## [Task instructions]
Using the data beneath this instruction, retype only the lines from the one that contains "for name, leaf" down to the one that contains "obj.parent = None", both included, exactly as they appear.

## [Available data]
#####
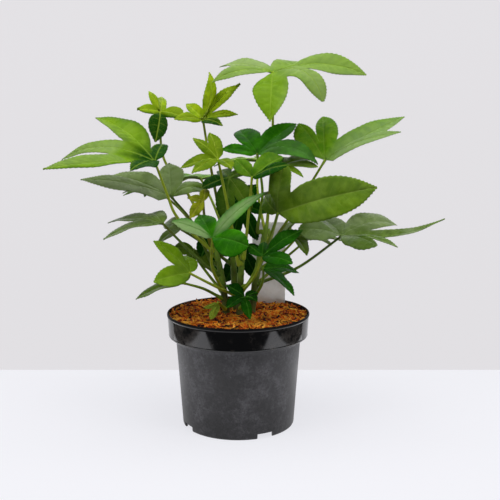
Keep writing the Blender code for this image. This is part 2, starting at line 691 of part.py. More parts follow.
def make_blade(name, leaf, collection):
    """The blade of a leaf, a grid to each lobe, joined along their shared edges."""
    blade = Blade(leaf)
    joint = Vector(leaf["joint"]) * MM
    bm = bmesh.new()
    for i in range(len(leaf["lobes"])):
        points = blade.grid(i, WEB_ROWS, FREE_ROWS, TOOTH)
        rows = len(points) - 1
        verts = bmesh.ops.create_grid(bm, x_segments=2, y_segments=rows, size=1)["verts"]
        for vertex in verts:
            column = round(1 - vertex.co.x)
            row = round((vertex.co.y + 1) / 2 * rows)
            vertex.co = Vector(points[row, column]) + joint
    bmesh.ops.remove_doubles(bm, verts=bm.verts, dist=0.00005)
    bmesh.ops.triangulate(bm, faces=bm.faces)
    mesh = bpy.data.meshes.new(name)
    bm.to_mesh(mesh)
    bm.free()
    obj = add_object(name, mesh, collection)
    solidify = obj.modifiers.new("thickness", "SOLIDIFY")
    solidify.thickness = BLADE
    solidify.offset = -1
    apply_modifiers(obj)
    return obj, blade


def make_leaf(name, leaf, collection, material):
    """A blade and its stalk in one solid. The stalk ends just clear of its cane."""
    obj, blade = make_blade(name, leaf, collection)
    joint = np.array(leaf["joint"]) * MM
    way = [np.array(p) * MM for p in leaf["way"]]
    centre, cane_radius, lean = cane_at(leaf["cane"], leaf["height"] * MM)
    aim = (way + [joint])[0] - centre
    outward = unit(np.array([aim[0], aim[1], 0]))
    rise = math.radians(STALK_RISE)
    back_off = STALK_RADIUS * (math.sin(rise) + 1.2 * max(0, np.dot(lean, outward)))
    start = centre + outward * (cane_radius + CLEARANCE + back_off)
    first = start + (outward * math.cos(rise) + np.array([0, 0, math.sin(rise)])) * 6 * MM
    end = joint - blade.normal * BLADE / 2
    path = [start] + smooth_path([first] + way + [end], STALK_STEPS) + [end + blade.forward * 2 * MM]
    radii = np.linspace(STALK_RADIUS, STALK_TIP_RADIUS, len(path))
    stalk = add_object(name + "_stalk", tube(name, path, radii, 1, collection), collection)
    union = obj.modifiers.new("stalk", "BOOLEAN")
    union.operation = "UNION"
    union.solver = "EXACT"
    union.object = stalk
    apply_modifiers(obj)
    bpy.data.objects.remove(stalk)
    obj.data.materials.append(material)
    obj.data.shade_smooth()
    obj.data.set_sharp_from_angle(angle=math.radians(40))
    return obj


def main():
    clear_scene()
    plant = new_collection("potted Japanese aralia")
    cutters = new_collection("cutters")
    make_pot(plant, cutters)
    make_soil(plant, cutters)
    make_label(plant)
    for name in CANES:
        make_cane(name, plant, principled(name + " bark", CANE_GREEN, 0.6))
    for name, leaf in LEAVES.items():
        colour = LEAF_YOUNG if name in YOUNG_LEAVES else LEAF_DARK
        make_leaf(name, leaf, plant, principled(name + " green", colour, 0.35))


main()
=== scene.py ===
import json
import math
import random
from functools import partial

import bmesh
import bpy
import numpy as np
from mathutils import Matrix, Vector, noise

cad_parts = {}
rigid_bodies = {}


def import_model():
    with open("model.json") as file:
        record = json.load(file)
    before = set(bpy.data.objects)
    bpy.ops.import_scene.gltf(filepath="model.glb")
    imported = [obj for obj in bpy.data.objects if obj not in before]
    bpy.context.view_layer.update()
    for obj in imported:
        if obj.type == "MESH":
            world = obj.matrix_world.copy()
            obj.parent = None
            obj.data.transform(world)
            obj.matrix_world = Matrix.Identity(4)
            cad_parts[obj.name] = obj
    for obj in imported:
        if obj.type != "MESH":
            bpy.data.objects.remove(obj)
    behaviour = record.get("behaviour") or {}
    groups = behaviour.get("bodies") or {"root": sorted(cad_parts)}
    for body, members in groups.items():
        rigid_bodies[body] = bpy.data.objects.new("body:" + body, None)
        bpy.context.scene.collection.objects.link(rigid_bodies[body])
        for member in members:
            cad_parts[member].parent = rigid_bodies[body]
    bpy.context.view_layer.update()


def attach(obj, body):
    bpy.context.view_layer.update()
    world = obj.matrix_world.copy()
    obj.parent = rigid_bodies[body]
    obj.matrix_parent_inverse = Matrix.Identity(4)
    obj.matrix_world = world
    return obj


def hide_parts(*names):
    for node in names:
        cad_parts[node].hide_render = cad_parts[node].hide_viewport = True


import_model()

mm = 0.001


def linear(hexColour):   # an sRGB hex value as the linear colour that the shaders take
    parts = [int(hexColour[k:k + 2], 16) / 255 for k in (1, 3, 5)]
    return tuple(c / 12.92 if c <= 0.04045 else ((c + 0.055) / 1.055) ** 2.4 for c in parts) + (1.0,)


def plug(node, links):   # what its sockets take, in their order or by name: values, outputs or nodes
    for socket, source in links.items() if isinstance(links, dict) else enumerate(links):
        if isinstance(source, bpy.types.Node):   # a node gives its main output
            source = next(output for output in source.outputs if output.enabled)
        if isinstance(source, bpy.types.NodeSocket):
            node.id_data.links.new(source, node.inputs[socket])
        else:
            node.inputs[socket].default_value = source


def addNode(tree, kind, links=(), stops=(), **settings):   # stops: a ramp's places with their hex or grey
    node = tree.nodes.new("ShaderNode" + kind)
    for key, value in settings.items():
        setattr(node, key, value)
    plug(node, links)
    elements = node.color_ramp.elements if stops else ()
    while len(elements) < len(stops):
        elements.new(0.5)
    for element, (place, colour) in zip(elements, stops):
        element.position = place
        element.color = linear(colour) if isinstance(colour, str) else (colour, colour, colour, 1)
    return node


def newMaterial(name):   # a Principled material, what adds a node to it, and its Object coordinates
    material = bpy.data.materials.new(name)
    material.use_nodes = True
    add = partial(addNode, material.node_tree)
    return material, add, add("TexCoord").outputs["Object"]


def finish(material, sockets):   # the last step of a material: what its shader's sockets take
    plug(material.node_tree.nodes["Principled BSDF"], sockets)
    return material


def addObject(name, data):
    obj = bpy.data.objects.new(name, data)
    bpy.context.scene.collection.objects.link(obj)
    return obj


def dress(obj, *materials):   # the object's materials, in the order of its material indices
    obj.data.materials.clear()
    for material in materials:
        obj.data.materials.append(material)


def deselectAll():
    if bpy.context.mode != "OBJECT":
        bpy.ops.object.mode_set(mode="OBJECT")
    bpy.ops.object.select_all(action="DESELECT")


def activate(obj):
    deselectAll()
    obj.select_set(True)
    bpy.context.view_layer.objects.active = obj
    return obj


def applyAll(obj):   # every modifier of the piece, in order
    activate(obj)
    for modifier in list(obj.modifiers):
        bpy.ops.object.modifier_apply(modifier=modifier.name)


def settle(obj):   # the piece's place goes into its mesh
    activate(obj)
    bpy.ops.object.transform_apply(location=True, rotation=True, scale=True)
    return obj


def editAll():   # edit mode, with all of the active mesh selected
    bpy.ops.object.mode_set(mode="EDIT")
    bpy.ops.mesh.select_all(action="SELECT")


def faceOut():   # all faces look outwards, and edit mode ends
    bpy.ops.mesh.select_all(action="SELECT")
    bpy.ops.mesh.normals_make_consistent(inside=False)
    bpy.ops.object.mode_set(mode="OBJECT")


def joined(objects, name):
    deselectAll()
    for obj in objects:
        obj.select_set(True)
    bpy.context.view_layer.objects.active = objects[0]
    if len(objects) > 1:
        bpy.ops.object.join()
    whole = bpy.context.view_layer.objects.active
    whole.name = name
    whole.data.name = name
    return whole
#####
## [Solved problem]
    for name, leaf in LEAVES.items():
        colour = LEAF_YOUNG if name in YOUNG_LEAVES else LEAF_DARK
        make_leaf(name, leaf, plant, principled(name + " green", colour, 0.35))


main()
=== scene.py ===
import json
import math
import random
from functools import partial

import bmesh
import bpy
import numpy as np
from mathutils import Matrix, Vector, noise

cad_parts = {}
rigid_bodies = {}


def import_model():
    with open("model.json") as file:
        record = json.load(file)
    before = set(bpy.data.objects)
    bpy.ops.import_scene.gltf(filepath="model.glb")
    imported = [obj for obj in bpy.data.objects if obj not in before]
    bpy.context.view_layer.update()
    for obj in imported:
        if obj.type == "MESH":
            world = obj.matrix_world.copy()
            obj.parent = None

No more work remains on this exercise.